After the incident is over and the engineers have had a chance to dig into what happened, these confusing signals make sense in retrospect. We find out that about the bug or inadvertent config change or unexpected data corruption that led to the symptoms we saw during the incident.
When writing up the narrative, the incident investigator must choose whether to inform the reader in advance about the details of the failure mode, or to withhold this info until the point in time in the narrative when the engineers involved understood what was happening.
I prefer the first approach: giving the reader information about the failure mode details in the narrative before the actors involved in the incident have that information. This enables the reader to make sense of the strange, anomalous signals in a way that the engineers in the moment were not able to.

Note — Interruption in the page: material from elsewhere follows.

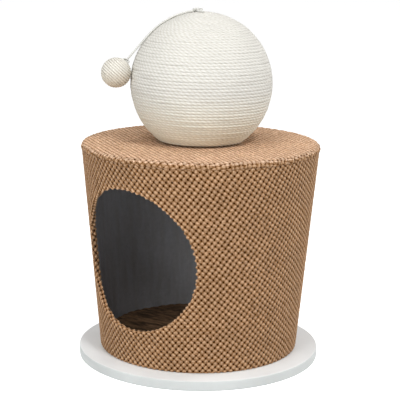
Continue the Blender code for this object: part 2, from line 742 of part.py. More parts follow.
def build_toy() -> None:
    """The toy ball on its cord, and the two knots."""
    bearing = Matrix.Rotation(math.radians(TOY_BEARING_DEG), 4, "Z")
    top_loops = knot_points(TOP_KNOT_LOOP, TOP_KNOT_RISE)
    top_knot = tube("top_knot", top_loops, CORD_DIAMETER, 1, ROPE_WHITE, closed=True)
    knot_height = BALL_RADIUS + TOP_KNOT_RISE + CORD_DIAMETER / 2 + CLEARANCE - TOP_KNOT_SEAT
    top_knot.matrix_world = Matrix.Translation(on_cord_plane(0.0, knot_height)) @ bearing

    spacing = CORD_DIAMETER * TUBE_SPACING_IN_DIAMETERS
    over_ball = smooth_route([on_cord_plane(*point) for point in CORD_OVER_BALL], spacing)
    cord_on_ball = tube("cord_on_ball", over_ball, CORD_DIAMETER, 2, ROPE_WHITE)
    to_toy = smooth_route([on_cord_plane(*point) for point in CORD_TO_TOY], spacing)
    cord_to_toy = tube("cord_to_toy", to_toy, CORD_DIAMETER, 2, ROPE_WHITE)

    centre = toy_centre()
    leaves = cord_leaves_ball()
    to_middle_of_cord = (BALL_CENTRE - leaves).normalized() * CORD_DIAMETER / 2
    towards_cord = (leaves + to_middle_of_cord - centre).normalized()
    tilt = towards_cord.to_track_quat("Z", "Y").to_matrix().to_4x4()
    toy_frame = Matrix.Translation(centre) @ tilt

    last = math.pi - math.asin(TOY_WINDING_END_RADIUS / (TOY_RADIUS - TOY_CORD_WOUND_DIAMETER / 2))
    toy_winding, core_radius = wound_ball(
        "toy_winding",
        TOY_RADIUS,
        TOY_CORD_WOUND_DIAMETER,
        TOY_TURN_GAP,
        TOY_WINDING_END_RADIUS,
        last,
        TOY_POINTS_PER_LOOP,
    )
    toy_winding.matrix_world = toy_frame
    core = arc((0.0, 0.0), core_radius, -90, 90, BALL_ARC_STEPS)
    core[0] = (0.0, -core_radius)
    core[-1] = (0.0, core_radius)
    toy_core = turned("toy_core", core, SMALL_STEPS, PULP_GREY)
    toy_core.matrix_world = toy_frame

    toy_loops = knot_points(TOY_KNOT_LOOP, TOY_KNOT_RISE)
    toy_knot = tube("toy_knot", toy_loops, TOY_KNOT_STRAND, 1, ROPE_WHITE, closed=True)
    knot_away = TOY_RADIUS + TOY_KNOT_RISE + TOY_KNOT_STRAND / 2 + CLEARANCE - TOY_KNOT_SEAT
    toy_knot.matrix_world = toy_frame @ Matrix.Translation((0, 0, knot_away))

    line_pivot = add_pivot("line_pivot", BALL_CENTRE + Vector((0, 0, BALL_RADIUS)))
    toy_pivot = add_pivot("toy_pivot", leaves)
    hang_on([top_knot, cord_on_ball, toy_pivot], line_pivot)
    hang_on([cord_to_toy, toy_knot, toy_core, toy_winding], toy_pivot)


def main() -> None:
    """Builds the cat cave from the floor up."""
    clear_scene()
    build_base()
    build_drum()
    build_drum_top()
    build_mat()
    build_ball()
    build_bolt()
    build_toy()


main()
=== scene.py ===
"""Looks of the cat cave: bobbled plush, felt room, dark mat, white board, rope ball and toy.

Everything is in metres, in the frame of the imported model: the floor is z = 0, the drum's axis is Z and
the entrance faces -Y. Each sub-assembly is a class that holds its sizes and builds and dresses its pieces.
"""

import json
import logging
import math
from dataclasses import dataclass, field
from enum import Enum

import bpy
import numpy as np
from mathutils import Matrix, Vector
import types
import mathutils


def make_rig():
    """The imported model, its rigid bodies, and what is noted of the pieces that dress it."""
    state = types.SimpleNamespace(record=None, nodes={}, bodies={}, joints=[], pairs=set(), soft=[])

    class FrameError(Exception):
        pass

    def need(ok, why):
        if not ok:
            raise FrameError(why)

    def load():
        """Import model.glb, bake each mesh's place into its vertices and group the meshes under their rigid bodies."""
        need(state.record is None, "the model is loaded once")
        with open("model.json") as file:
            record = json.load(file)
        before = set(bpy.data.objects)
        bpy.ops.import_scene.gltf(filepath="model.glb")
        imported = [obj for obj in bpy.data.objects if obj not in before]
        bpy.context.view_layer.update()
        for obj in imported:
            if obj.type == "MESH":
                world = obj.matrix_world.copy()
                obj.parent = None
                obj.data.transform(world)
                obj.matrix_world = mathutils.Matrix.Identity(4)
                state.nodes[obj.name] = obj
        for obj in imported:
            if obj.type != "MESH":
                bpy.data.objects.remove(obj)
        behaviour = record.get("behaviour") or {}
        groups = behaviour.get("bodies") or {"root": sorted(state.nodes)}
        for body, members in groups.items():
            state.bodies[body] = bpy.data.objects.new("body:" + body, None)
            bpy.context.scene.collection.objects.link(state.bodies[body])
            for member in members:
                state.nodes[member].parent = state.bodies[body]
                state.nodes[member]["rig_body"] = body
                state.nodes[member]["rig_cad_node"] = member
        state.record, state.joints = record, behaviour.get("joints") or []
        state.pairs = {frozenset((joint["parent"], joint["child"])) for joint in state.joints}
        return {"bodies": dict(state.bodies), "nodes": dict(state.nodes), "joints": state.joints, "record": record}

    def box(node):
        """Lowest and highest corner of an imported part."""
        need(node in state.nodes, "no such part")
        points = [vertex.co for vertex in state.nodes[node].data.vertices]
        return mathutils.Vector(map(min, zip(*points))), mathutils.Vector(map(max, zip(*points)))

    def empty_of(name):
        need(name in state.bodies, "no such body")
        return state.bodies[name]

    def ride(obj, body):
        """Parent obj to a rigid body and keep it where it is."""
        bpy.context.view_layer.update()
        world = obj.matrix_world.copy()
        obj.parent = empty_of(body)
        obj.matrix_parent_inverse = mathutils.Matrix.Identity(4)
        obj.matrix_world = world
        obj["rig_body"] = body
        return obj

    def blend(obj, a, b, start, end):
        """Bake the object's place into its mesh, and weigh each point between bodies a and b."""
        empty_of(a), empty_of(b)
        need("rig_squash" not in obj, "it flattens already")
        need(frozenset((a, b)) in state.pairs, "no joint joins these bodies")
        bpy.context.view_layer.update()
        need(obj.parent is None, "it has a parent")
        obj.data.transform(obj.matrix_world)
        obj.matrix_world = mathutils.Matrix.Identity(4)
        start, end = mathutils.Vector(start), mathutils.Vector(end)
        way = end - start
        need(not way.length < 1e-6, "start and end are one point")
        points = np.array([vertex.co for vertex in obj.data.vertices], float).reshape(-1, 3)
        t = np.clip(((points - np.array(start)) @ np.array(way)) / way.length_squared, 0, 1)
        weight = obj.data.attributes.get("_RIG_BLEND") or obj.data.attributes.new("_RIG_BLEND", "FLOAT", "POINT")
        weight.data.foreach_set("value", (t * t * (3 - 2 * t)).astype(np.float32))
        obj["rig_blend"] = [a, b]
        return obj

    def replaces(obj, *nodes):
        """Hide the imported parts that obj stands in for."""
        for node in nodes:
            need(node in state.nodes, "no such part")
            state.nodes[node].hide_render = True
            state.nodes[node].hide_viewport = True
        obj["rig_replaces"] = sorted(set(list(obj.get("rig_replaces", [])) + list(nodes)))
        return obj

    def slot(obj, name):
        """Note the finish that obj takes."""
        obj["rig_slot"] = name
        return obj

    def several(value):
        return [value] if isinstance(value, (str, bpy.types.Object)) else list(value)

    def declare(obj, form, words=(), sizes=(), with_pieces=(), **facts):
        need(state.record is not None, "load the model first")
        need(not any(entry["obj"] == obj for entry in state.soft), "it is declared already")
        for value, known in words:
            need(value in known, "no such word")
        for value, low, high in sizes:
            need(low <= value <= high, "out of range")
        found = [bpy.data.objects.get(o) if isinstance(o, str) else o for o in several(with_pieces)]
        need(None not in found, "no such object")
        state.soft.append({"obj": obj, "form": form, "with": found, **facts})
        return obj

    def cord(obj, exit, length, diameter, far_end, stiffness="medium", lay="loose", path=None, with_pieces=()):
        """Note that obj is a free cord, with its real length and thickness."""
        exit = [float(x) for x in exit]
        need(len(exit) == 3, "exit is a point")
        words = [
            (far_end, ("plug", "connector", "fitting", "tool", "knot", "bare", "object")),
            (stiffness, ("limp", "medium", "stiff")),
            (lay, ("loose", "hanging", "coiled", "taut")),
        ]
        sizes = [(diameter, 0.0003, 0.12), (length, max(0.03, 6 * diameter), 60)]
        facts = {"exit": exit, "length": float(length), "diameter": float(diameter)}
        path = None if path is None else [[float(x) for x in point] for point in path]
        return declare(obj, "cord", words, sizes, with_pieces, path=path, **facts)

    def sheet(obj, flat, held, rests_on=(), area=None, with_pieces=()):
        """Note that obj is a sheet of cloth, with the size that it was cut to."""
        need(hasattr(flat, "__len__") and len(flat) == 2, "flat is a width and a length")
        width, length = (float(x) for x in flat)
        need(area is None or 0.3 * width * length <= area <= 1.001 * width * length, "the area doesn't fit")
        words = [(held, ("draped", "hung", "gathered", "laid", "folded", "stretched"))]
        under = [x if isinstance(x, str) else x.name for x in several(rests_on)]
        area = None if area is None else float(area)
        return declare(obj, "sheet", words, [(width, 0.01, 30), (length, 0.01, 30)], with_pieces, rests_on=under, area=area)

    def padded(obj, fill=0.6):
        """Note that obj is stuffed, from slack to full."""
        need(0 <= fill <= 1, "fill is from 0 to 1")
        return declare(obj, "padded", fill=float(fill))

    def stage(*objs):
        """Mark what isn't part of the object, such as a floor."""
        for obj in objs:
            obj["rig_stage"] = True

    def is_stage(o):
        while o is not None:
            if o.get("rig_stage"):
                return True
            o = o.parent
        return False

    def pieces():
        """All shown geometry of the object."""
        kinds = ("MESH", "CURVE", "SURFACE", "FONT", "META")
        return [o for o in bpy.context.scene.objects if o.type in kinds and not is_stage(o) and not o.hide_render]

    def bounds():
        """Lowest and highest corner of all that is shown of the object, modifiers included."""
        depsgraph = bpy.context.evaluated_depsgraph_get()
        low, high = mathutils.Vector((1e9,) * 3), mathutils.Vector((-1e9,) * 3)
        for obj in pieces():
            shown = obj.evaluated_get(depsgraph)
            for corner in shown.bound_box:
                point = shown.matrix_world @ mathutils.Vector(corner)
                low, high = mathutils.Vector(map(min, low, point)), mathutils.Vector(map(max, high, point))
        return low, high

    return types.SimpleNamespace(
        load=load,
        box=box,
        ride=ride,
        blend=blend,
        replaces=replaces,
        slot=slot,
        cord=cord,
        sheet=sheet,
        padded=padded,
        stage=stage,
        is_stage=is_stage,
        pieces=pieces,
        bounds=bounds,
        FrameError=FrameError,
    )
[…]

I do this because, as a reader, I don’t enjoy the feeling of being confused: I’m not looking for a mystery when I read a writeup. If I’m reading about a series of confusing signals that engineers are looking at (e.g., traffic spikes, RPC errors), and I can’t make sense of them either, I tend to get bored. It’s just a mess of confusion.
On the other hand, if I know why these signals are happening, but the characters in the story don’t know, then that is more effective in creating tension in my mind. I want to read on to resolve the tension, to figure out how the engineers ended up diagnosing the problem.
When informing the reader about the failure mode in advance, the challenge is to avoid infecting the reader with hindsight bias. If the reader thinks, “the problem was obviously X. How could they not see it?”, then I’ve failed in the writeup. What I try to do is put the reader into the head of the people involved as much as possible: to try to convey the confusion they were experiencing in the moment, and the source of that confusion.
By enabling the reader to identify with the people involved, you can communicate to the reader how confusing the situation was to the people involved, without directly inflicting that same confusion upon them.